LITCHFIELD, Conn. (WTNH) -- News 8 has uncovered exclusive details into the consolidation of three state police 9-1-1 call centers.
Three State Police dispatch centers have been consolidated into one and an internal report, exclusively obtained by News 8, says the change is working a lot better than before.
If you have an emergency and you dial 9-1-1, the expectation is you will receive an answer within a few seconds, because seconds in an emergency can really matter. But there are now questions as to whether or not that is always happening in a huge section of western Connecticut.
In an economy move, three former dispatch zones at three Western Connecticut State Police barracks have been consolidated to one dispatch center in Litchfield.
Representative David Scribner is one of several Western Connecticut state lawmakers that has been told that as many as 50 calls in one day have not been been responded to initially.

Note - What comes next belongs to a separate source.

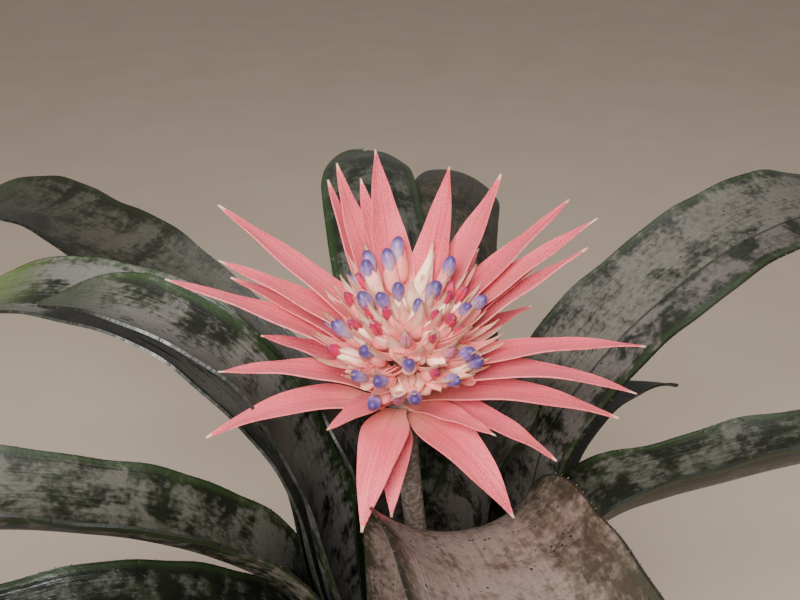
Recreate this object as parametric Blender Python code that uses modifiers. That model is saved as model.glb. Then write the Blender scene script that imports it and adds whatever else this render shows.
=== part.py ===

"Because they're not responded to quickly enough, they either go away, or they go into some kind of recorded machine," Scribner said. "But the truth is they're not getting responded to in a time frame that's acceptable."
"As in all dispatchers, all dispatch centers, when a flood of calls come in from an accident, and if there's four operators, they can't handle 40 calls all at once," said Col. Dan Stebbins from the Connecticut State Police.
Stebbins explained that the four people taking the calls that used to be handled by six have actually reduced the percentage of calls that go unanswered. He also said the average wait time is just five and a quarter seconds, well within the national standard.
The department and the local lawmakers have the same goal.
"Whatever efficiency measures that they are proposing and implementing, will, at no time compromise the level of response and the level of public safety, which is our greatest concern," Scribner said.
Stebbins says the implication that the consolidation is in someway jeopardizing public safety is being generated by the Troopers Union.
"It's a rub between the union and the administration," he said. "People do not like change. Change is very difficult to undergo and we're making change to improve our services."
To say that relations between the Troopers Union and Malloy administration have deteriorated would be an understatement. The union endorsed the Governor in the last election, but on Thursday, the head of the Troopers Union, Sgt. Andy Mathews, told News 8 they are moving forward with their 'no confidence' vote for the Col. Stebbins and Commissioner Reuben Bradford.